→ Required task: Take each line that has the word "every" and return it.

→ Listed entries:
/---
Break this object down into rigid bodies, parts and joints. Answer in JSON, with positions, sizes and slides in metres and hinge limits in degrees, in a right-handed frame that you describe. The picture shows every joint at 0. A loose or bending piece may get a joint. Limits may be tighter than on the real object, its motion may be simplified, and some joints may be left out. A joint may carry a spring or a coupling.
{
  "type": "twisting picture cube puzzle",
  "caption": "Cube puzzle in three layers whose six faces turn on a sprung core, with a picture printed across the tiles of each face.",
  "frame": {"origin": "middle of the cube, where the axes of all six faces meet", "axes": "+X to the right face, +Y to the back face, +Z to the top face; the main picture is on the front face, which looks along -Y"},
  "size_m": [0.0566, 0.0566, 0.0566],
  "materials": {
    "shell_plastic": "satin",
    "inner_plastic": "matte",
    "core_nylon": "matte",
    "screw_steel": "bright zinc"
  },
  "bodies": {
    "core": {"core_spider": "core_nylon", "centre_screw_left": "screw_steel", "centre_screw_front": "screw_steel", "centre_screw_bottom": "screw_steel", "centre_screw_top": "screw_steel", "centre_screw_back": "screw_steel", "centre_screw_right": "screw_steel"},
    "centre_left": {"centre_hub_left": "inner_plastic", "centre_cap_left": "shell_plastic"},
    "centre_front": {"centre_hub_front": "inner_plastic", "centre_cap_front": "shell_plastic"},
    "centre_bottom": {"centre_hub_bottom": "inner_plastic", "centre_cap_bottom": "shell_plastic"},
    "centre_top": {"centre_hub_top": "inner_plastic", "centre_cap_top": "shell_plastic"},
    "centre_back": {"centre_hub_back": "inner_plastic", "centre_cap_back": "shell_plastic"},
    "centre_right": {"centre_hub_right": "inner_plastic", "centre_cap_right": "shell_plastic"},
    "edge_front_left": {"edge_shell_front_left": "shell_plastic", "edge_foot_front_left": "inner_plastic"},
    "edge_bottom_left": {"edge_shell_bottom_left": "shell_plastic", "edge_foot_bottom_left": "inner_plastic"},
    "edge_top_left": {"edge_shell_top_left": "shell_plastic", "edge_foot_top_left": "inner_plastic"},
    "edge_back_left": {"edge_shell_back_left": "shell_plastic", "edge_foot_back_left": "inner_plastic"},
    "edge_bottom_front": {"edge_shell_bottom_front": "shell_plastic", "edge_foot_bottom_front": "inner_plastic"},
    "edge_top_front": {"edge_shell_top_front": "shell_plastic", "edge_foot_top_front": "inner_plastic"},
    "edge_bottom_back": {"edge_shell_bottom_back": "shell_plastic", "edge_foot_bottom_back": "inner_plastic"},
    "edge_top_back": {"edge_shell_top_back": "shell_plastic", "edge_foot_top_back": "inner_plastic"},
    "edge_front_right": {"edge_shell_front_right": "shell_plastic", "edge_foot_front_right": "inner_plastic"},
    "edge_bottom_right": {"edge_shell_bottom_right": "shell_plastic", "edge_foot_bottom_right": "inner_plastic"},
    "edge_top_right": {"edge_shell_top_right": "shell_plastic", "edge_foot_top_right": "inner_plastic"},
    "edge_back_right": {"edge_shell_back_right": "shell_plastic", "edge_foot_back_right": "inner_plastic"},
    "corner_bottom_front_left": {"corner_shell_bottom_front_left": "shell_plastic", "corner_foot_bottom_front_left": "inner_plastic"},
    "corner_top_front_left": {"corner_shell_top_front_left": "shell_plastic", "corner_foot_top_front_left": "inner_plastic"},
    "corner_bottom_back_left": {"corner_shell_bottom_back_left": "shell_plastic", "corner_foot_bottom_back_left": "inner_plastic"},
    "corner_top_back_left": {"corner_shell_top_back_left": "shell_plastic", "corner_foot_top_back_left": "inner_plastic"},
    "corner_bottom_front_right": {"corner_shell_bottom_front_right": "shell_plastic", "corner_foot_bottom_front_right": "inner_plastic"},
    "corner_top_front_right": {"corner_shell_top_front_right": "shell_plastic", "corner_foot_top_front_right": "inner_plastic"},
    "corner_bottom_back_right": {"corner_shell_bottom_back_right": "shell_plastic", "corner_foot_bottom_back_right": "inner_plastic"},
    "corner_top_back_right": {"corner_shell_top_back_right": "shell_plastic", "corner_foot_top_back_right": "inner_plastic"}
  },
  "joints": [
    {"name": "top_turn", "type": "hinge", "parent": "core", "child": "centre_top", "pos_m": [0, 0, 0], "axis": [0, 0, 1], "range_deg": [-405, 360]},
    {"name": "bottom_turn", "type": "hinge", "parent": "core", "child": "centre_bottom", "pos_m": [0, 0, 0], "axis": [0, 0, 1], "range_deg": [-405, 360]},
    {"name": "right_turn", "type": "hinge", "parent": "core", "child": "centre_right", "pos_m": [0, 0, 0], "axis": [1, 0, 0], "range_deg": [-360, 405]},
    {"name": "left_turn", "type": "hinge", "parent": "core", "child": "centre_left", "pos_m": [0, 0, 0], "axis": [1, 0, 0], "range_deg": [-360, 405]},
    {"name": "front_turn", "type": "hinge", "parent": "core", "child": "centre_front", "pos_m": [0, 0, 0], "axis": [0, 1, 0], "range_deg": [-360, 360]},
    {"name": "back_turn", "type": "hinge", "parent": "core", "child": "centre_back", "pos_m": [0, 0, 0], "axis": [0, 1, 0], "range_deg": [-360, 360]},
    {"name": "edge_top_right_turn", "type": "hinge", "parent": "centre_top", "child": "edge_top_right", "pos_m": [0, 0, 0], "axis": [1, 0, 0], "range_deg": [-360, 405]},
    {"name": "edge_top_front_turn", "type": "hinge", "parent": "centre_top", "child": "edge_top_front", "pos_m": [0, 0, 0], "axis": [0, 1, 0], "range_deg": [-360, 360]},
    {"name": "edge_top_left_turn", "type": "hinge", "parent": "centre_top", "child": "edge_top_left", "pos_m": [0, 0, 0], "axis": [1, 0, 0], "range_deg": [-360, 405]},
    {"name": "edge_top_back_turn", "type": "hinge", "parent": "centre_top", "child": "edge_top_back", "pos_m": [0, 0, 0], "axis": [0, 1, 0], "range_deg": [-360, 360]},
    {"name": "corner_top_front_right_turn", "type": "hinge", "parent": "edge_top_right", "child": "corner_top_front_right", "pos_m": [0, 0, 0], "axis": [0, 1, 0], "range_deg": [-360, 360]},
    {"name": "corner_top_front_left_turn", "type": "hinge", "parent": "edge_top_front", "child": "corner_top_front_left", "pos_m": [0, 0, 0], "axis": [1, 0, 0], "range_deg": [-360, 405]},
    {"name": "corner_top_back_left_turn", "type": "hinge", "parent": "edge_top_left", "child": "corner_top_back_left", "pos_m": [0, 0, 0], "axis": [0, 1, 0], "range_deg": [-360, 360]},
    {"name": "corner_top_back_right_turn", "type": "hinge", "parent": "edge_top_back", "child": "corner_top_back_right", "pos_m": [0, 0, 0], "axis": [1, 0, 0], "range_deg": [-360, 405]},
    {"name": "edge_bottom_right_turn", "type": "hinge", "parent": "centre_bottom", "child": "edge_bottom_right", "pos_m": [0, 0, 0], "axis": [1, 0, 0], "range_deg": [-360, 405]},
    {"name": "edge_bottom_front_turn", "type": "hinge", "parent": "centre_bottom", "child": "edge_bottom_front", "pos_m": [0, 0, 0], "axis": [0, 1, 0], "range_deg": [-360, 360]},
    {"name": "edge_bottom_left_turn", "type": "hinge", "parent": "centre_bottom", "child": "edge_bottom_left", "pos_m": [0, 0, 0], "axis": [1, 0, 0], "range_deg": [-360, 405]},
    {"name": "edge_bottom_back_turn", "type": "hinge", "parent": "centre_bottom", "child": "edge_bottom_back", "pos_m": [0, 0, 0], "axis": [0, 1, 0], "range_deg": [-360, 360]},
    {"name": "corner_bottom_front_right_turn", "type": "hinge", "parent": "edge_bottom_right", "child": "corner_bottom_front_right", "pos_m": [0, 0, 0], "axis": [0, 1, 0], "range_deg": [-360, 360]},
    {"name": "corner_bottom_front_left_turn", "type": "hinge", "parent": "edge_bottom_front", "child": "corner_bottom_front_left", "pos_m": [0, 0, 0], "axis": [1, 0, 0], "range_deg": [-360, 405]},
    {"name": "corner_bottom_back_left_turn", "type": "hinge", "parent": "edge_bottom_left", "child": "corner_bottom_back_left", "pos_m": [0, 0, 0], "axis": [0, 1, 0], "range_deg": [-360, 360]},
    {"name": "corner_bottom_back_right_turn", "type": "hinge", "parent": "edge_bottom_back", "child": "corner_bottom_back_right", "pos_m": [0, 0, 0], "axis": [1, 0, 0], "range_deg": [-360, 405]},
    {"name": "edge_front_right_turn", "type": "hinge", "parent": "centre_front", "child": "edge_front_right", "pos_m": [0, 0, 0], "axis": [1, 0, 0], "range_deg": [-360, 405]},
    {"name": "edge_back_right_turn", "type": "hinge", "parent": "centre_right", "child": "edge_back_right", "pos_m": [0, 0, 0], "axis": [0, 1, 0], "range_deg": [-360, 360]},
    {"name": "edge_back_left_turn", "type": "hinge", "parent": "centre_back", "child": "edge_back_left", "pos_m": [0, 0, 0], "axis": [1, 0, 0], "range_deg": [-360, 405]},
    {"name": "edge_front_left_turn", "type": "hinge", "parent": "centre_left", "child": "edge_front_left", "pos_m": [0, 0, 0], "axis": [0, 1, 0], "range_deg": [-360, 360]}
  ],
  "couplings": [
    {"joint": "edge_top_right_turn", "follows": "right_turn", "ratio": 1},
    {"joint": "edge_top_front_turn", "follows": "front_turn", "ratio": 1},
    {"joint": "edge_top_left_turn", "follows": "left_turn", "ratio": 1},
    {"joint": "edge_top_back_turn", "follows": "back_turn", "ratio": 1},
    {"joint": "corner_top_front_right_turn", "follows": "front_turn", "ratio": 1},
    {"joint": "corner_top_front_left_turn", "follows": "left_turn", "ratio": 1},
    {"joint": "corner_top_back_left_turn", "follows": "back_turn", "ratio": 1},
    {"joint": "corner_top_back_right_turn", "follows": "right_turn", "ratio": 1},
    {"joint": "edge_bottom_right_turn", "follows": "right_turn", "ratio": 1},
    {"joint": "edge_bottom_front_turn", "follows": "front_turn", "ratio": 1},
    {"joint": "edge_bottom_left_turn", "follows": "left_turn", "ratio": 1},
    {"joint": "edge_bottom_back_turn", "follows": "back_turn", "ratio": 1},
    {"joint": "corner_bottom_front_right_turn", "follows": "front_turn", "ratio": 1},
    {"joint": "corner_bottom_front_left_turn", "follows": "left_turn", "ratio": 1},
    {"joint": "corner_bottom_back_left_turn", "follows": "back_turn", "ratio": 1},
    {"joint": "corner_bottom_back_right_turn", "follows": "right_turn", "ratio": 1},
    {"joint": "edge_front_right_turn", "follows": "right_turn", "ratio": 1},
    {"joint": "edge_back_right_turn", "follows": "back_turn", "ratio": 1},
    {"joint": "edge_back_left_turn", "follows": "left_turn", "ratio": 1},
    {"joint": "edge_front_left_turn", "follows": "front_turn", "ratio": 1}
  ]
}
\---
/---
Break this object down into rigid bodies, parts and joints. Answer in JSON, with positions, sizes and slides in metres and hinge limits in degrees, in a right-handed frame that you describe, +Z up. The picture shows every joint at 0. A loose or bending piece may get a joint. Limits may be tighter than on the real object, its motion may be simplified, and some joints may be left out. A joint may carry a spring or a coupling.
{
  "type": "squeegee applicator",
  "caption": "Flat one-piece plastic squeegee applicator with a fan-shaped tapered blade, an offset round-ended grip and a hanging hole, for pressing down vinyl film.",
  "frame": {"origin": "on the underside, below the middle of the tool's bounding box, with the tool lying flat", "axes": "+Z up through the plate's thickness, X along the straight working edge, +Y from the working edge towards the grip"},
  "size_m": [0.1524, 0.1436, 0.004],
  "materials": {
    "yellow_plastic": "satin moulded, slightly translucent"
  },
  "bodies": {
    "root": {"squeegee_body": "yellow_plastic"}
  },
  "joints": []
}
\---
/---
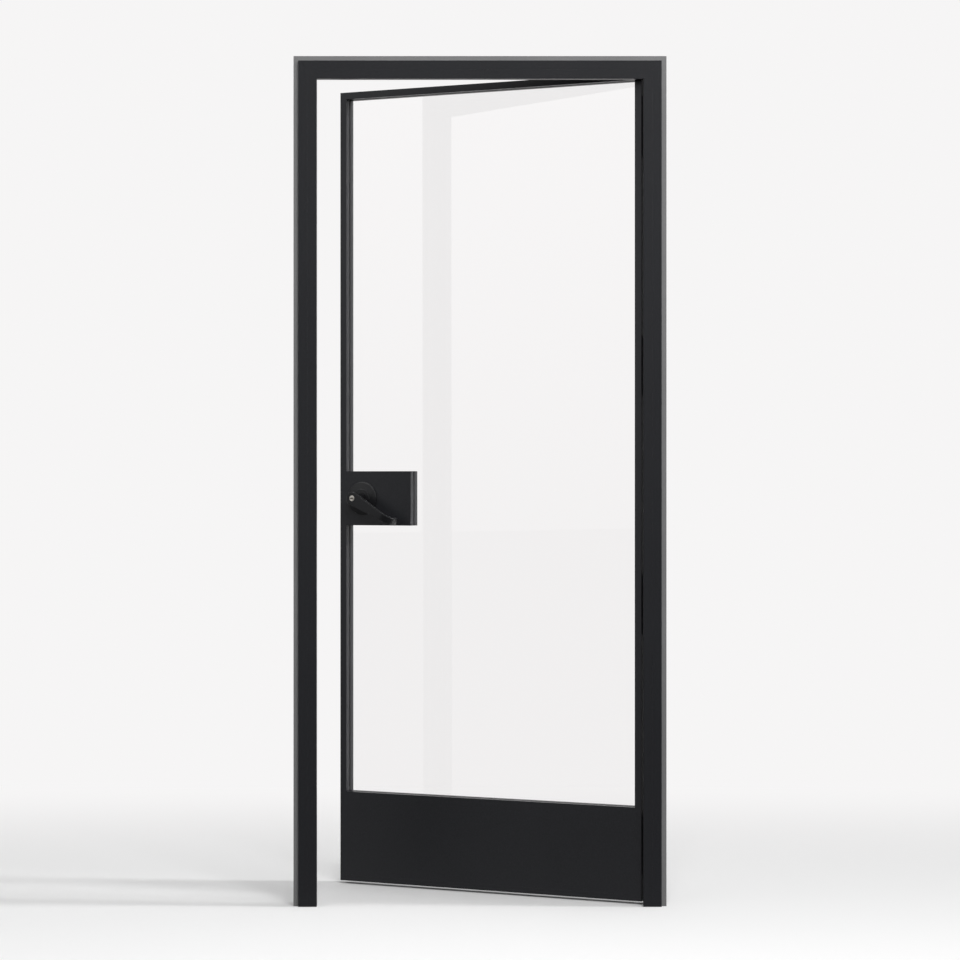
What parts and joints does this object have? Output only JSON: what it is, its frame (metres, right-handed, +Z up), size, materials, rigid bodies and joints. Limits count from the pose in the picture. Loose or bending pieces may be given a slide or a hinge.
\---
→ Task response:
Break this object down into rigid bodies, parts and joints. Answer in JSON, with positions, sizes and slides in metres and hinge limits in degrees, in a right-handed frame that you describe. The picture shows every joint at 0. A loose or bending piece may get a joint. Limits may be tighter than on the real object, its motion may be simplified, and some joints may be left out. A joint may carry a spring or a coupling.
Break this object down into rigid bodies, parts and joints. Answer in JSON, with positions, sizes and slides in metres and hinge limits in degrees, in a right-handed frame that you describe, +Z up. The picture shows every joint at 0. A loose or bending piece may get a joint. Limits may be tighter than on the real object, its motion may be simplified, and some joints may be left out. A joint may carry a spring or a coupling.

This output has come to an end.